begin DATA PROVIDED

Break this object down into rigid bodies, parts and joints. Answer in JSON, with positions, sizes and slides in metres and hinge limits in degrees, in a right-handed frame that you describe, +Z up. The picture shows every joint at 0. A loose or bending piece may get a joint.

end DATA PROVIDED
begin DATA PROVIDED

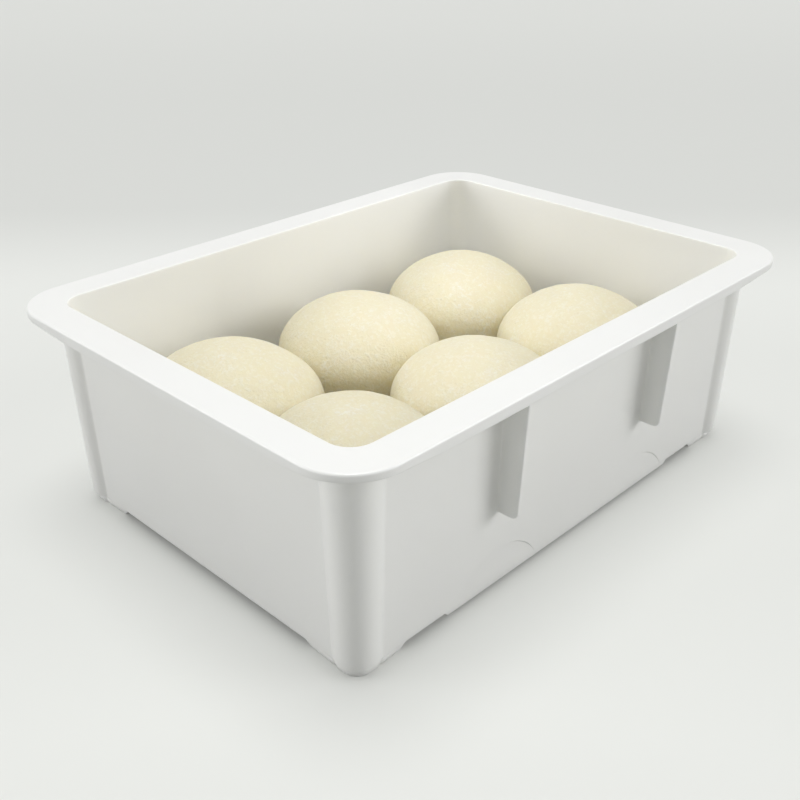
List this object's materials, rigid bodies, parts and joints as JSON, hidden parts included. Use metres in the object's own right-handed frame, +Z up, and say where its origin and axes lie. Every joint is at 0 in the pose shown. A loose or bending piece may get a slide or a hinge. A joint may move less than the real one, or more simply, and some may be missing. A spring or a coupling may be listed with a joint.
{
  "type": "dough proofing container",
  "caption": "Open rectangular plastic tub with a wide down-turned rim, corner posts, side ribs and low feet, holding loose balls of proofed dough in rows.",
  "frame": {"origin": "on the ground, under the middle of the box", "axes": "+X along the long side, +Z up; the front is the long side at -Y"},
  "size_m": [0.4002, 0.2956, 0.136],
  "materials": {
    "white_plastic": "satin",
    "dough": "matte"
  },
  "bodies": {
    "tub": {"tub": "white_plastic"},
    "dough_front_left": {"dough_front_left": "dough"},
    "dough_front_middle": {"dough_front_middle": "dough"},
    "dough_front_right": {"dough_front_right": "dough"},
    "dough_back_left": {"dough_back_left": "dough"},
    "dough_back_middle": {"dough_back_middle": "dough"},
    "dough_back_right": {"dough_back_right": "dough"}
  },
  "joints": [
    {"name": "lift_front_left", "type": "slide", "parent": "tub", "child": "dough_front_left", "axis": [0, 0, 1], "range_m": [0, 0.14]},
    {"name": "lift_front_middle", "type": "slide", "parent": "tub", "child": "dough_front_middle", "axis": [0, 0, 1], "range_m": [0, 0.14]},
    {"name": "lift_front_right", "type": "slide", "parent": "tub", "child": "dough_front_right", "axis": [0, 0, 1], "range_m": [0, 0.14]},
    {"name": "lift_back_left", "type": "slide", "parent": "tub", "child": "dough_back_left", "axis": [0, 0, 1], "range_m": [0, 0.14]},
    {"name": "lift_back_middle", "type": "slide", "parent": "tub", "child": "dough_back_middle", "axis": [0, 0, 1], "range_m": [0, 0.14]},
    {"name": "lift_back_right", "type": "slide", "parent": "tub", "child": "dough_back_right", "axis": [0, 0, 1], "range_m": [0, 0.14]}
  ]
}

end DATA PROVIDED

> [EXERCISE] Copy whichever lines in the listing above contain the word "materials".

> [EXPECTED ANSWER]
List this object's materials, rigid bodies, parts and joints as JSON, hidden parts included. Use metres in the object's own right-handed frame, +Z up, and say where its origin and axes lie. Every joint is at 0 in the pose shown. A loose or bending piece may get a slide or a hinge. A joint may move less than the real one, or more simply, and some may be missing. A spring or a coupling may be listed with a joint.
  "materials": {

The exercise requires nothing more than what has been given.